W 2016 i 2017 roku na odcinku Bytów – Lipusz można było spotkać składy pasażerskie. Najpierw była to lokomotywa i wagon 102A kursujący kilka razy dziennie, a rok później był to czeski „motorak”. Niestety plany na to połączenie w 2018 roku zostały odrzucone przez wzmocnienie działalności przewoźnika SKPL w rejonie Bieszczad.

Prędkość na linii nie jest zadowalająca – z Lipusza z obsługą czterech przystanków dojazd trwa około 80 minut. Mimo wszystko należy się cieszyć, że linia przetrwała w takiej formie w jakiej jest dzisiaj.

Oba towarzystwa drezynowe pełnią kluczową rolę dla bytowskiej kolei – niestety nie są w stanie uratować pełnej przejezdności dla normalnych pociągów. Stan torowiska na szlaku z Bytowa do Korzybia jest krytyczny – poobsuwały się już nasypy, podkłady zupełnie spróchniały, a obiekty zostały ogołocone z wszystkiego, co się da.
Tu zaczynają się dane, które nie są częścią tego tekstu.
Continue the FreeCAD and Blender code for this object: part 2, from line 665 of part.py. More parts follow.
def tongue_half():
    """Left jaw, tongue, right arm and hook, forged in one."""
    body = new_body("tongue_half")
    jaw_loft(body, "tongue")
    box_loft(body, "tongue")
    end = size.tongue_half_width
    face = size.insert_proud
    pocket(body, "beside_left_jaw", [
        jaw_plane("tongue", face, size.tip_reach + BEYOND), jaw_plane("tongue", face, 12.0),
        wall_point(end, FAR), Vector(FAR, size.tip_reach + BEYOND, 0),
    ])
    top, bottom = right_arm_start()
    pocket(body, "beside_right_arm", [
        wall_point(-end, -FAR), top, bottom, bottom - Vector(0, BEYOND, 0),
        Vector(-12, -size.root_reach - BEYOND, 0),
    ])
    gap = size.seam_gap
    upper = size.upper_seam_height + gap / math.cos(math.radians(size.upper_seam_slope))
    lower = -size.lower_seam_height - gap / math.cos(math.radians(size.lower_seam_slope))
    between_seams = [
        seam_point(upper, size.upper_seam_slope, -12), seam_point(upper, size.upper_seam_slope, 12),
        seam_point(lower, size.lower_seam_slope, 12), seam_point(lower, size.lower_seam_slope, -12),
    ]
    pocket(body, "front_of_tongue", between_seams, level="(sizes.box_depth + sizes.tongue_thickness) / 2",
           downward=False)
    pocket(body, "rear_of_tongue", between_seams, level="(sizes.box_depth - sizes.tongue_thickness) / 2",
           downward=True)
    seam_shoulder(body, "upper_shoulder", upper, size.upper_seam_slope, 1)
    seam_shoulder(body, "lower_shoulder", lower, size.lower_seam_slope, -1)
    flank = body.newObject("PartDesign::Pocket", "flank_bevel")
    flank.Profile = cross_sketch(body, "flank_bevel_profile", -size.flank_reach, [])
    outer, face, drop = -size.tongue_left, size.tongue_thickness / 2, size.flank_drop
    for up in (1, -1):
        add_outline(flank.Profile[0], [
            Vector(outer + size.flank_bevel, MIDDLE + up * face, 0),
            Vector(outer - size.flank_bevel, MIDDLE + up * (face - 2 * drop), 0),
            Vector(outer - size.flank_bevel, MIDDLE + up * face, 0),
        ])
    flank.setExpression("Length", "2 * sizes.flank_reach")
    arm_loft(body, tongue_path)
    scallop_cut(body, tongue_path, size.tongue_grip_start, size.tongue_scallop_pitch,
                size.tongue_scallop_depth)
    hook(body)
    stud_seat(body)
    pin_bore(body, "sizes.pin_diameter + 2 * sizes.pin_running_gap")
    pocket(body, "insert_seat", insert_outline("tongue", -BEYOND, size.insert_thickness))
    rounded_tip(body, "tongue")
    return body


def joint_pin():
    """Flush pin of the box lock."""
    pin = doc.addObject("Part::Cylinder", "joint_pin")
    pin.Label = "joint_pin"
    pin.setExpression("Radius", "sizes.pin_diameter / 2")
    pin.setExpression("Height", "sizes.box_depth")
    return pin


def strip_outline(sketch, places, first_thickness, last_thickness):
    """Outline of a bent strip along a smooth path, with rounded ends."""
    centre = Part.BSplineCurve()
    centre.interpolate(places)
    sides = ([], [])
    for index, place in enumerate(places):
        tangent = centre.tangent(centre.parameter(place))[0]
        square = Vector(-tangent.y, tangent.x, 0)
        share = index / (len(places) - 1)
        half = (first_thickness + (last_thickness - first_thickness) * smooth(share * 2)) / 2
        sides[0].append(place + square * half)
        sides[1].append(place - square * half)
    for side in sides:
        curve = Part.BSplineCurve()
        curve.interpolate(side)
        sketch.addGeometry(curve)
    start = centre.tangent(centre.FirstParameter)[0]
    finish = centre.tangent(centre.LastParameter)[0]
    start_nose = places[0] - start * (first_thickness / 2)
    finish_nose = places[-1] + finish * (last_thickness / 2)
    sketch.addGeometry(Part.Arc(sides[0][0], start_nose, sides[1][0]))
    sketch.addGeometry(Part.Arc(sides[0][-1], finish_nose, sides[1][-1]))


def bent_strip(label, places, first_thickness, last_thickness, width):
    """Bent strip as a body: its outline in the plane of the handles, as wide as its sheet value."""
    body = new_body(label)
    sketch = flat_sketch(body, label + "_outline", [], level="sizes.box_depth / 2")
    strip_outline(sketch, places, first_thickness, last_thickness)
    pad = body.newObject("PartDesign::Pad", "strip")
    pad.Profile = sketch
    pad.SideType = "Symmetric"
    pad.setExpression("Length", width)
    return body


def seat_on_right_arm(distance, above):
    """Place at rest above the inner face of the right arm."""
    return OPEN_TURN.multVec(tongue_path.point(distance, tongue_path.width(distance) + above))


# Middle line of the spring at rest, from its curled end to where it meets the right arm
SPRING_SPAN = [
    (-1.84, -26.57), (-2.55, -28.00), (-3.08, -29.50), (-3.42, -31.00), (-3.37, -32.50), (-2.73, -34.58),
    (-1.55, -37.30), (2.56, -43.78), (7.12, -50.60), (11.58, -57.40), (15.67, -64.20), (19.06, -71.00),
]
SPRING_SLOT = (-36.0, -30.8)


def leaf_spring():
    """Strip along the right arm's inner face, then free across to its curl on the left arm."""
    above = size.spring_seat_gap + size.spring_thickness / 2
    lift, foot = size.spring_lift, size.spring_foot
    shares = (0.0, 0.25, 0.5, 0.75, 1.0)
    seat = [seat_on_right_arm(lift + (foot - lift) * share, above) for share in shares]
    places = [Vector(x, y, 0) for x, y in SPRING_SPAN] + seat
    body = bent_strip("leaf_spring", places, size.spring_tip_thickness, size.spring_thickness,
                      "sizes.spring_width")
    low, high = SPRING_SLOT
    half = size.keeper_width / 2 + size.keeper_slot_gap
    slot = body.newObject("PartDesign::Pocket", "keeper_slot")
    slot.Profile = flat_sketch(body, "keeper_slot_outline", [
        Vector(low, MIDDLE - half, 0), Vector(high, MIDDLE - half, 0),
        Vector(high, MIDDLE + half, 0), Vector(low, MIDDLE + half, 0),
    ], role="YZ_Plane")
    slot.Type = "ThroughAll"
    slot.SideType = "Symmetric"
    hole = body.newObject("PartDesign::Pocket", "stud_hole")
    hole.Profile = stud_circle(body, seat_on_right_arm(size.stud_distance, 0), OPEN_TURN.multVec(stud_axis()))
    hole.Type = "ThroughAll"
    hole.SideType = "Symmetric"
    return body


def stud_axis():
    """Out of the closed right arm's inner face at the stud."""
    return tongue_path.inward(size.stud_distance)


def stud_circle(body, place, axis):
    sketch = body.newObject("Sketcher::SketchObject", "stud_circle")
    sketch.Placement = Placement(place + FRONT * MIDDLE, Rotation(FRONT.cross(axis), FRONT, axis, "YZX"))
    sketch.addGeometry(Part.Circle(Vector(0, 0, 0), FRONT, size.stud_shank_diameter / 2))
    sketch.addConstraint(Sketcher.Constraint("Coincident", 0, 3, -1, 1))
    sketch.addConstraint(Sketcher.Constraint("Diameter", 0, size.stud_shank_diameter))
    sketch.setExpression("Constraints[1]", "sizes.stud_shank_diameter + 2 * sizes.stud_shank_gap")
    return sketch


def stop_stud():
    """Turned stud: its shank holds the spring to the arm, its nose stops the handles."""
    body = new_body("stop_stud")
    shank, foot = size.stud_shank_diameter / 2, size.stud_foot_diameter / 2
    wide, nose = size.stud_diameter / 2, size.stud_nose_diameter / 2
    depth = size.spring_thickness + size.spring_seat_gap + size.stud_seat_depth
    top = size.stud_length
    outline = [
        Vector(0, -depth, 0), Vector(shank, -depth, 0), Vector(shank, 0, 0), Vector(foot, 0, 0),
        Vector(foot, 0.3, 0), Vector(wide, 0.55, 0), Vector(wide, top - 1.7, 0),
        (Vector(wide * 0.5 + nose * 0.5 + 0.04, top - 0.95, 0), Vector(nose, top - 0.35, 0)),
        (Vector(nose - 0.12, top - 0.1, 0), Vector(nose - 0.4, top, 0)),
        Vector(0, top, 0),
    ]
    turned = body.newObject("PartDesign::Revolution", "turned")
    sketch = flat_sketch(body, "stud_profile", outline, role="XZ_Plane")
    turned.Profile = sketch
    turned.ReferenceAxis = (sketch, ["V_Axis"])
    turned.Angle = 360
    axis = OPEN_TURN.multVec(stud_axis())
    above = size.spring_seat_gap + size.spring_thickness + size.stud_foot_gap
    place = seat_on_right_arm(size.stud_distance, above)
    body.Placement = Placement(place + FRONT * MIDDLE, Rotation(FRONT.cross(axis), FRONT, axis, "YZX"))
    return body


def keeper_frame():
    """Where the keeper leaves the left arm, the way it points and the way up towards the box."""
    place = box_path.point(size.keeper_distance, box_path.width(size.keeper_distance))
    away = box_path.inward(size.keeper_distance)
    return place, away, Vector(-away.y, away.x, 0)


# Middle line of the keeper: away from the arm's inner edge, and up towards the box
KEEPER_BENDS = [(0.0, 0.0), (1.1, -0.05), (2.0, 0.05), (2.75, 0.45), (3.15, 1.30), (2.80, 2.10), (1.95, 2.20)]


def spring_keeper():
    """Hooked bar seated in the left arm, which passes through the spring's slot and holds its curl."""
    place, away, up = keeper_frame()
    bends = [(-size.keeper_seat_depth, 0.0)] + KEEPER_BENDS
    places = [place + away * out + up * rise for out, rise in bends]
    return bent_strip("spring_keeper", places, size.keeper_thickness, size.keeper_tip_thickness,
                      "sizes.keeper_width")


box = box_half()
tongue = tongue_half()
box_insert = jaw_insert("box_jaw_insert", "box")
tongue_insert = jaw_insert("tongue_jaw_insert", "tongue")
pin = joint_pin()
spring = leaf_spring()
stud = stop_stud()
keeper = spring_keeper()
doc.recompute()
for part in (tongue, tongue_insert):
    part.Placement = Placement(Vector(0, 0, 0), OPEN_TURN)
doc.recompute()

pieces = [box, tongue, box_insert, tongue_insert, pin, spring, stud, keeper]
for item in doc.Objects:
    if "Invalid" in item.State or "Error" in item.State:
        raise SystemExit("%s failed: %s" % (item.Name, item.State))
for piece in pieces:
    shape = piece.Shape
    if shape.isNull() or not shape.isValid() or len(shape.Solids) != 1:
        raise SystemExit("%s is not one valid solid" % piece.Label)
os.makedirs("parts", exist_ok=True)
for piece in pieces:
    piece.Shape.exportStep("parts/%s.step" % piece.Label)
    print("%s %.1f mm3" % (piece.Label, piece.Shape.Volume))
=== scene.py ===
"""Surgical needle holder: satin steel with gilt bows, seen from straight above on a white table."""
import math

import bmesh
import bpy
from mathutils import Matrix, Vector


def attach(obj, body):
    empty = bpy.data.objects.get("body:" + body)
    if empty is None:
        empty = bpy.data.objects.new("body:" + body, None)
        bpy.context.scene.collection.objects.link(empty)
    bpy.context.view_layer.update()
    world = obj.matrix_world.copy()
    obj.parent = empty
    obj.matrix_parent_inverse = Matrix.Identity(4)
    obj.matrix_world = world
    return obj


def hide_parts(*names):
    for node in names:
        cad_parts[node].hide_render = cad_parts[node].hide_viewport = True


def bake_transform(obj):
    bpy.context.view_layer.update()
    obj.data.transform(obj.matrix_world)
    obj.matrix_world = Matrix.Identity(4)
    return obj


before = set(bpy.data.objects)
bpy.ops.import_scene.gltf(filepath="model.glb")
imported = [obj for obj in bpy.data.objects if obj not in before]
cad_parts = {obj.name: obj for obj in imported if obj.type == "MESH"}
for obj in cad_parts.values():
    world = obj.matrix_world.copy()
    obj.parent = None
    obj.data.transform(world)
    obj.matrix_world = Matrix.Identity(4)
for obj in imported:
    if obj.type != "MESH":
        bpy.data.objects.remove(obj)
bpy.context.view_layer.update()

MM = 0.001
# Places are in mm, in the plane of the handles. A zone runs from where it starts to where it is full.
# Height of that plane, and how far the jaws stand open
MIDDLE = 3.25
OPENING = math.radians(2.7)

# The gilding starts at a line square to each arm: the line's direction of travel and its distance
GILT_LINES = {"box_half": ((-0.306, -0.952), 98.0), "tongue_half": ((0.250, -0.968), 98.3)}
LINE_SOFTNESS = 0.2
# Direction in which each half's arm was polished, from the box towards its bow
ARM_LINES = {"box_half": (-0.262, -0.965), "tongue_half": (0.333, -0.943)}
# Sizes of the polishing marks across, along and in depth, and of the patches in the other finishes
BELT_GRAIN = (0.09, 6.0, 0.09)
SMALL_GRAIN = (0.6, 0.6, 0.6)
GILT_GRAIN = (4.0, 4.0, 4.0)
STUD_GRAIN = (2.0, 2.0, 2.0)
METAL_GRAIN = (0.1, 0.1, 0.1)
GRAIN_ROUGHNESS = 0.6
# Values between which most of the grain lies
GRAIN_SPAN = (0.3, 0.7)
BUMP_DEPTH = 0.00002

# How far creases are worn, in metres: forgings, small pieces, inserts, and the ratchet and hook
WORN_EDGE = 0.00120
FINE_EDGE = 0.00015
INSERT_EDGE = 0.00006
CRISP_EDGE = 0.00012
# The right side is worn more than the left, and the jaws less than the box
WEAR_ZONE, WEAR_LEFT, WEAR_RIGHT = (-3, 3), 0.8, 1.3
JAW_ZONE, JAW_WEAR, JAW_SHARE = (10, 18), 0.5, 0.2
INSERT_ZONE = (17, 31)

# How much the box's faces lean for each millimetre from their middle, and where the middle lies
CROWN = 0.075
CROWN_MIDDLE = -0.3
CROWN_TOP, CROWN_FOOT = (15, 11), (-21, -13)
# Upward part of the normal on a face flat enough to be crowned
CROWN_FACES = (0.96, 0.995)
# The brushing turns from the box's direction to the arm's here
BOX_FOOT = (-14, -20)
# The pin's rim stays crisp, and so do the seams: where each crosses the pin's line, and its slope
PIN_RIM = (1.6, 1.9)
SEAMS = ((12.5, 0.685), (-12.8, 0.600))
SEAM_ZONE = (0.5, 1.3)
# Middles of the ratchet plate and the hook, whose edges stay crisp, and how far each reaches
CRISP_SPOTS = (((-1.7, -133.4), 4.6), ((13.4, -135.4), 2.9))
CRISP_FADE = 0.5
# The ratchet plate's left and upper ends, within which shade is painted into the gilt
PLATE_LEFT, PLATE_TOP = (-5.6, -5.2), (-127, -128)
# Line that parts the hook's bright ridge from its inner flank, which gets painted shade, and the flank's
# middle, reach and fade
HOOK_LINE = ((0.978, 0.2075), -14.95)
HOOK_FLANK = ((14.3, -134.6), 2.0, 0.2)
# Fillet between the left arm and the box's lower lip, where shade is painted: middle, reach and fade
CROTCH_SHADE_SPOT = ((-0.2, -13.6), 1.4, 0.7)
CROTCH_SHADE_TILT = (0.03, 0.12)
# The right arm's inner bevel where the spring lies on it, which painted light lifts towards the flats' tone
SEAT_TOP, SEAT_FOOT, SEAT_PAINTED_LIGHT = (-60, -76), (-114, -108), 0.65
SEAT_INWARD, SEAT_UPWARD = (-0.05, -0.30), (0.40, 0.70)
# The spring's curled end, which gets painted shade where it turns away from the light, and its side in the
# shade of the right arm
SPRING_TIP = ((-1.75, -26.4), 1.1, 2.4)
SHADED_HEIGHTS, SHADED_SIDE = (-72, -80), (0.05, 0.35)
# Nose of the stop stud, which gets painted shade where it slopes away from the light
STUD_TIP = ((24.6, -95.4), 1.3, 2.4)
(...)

Linia jest tam również zniszczona przez zaasfaltowane przejazdy drogowe.

Potrzebny jest gruntowny remont, aby przywrócić pierwotne parametry tejże linii. Pomimo tych trudności oba towarzystwa wykonują świetną robotę. Większość od tak dawna zapuszczonych nieczynnych linii została już rozebrana. Tor jest niemal w całości (gdzie nie padł łupem złomiarzy) oczyszczony z krzaków i regularnie opryskiwany. W wielu miejscach (czasami nawet na dłuższych odcinkach) złomiarze poodkręcali szyny, które leżały w takim stanie prawie 20 lat, które są przykręcane z powrotem do podkładów. Jest to dosyć ciężka praca, aby uprzejeździć linię, a tam udało się to na większości szlaku. Ciekawą pozostałością są oryginalnie zachowane słupy telegraficzne.

Trasa z Korzybia do Bytowa jest troszkę ciekawsza niż odcinek do Lipusza. Znajduje się na niej most nad rzeką Kamienicą w okolicy Barnowa. Szlak za Bytowem jest bardzo malowniczy – lasy zaczynają się dopiero w Borzytuchomiu.

Jest to jedna z linii, którą naprawdę warto zobaczyć. Wszyscy mają nadzieję, że do Bytowa uda się wkrótce dojechać pociągiem z Kościerzyny lub z Gdańska, a w przyszłości nawet i z Korzybia.